Den detaillierten "Überblick" hat Haberer zweifellos geliefert, diese Grundlage aber nur zurückhaltend und unsystematisch für "Interpretationen und Urteile" genutzt. Damit ist er gewissermaßen auf halbem Wege stehengeblieben. Auch das Fazit bleibt eher vage. Haberer meint, dass "Khlesls Strategie [...], anders als Angermeier glaubte, nicht aufgehen" konnte (627). Er führt dies aber nicht auf ein im Grundsatz untaugliches politisches Konzept zurück, sondern in erster Linie auf den Zeitmangel, während er den "außergewöhnlichen individuellen Fähigkeiten Khlesls" (628f.) Respekt zollt. Es ist auffällig, dass der letzte Abschnitt der Studie zu einem erheblichen Teil aus Fragen besteht. Abgesehen von der rein faktografischen Ebene sind auch beim Rezensenten manche Fragen geblieben - und die bedauernde Feststellung, dass er auf eine wirklich "große" wissenschaftliche Biographie Kardinal Khlesls noch warten muss.
Anmerkungen:
[1] Die Biographie von Bernd Rill: Kaiser Matthias. Bruderzwist und Glaubenskampf, Graz 1999, kann diesem Anspruch nur mit Einschränkungen genügen.
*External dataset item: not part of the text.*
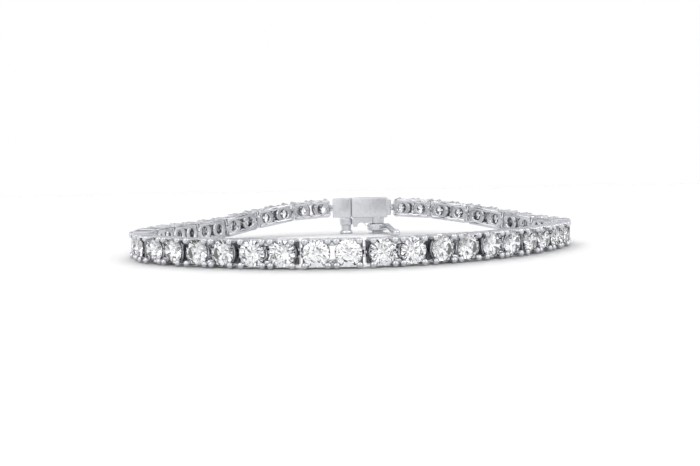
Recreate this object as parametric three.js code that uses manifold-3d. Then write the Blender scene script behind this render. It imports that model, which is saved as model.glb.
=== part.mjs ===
// Line (tennis) bracelet: a closed loop of two-stone links, pinned end to end, lying on its edge.
// Millimetres. +Z is up, -Y is the front of the loop, and the box clasp is at the back.
//
// Every link is drawn in its own frame: x along the chain, y from the stones' tables (-y)
// towards the wrist (+y), z across the band. The pins lie on the line y = 0.

import * as THREE from 'three';
import { mergeVertices } from 'three/addons/utils/BufferGeometryUtils.js';
import Module from 'manifold-3d';

const wasm = await Module();
wasm.setup();

// ---- driving dimensions -------------------------------------------------------------------

const LINK_COUNT = 23;
const LINK_PITCH = 7.13; // pin to pin
const BAND_HEIGHT = 3.52; // across the band, prong edge to prong edge
const HALF_BAND = BAND_HEIGHT / 2;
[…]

[2] Haberer bezieht sich damit auf einen nahezu monographische Dimensionen erreichenden Aufsatz von Heinz Angermeier: Politik, Religion und Reich bei Kardinal Melchior Khlesl. In: Zeitschrift der Savigny-Stiftung für Rechtsgeschichte, Germanistische Abteilung 123 (1993), 249-330.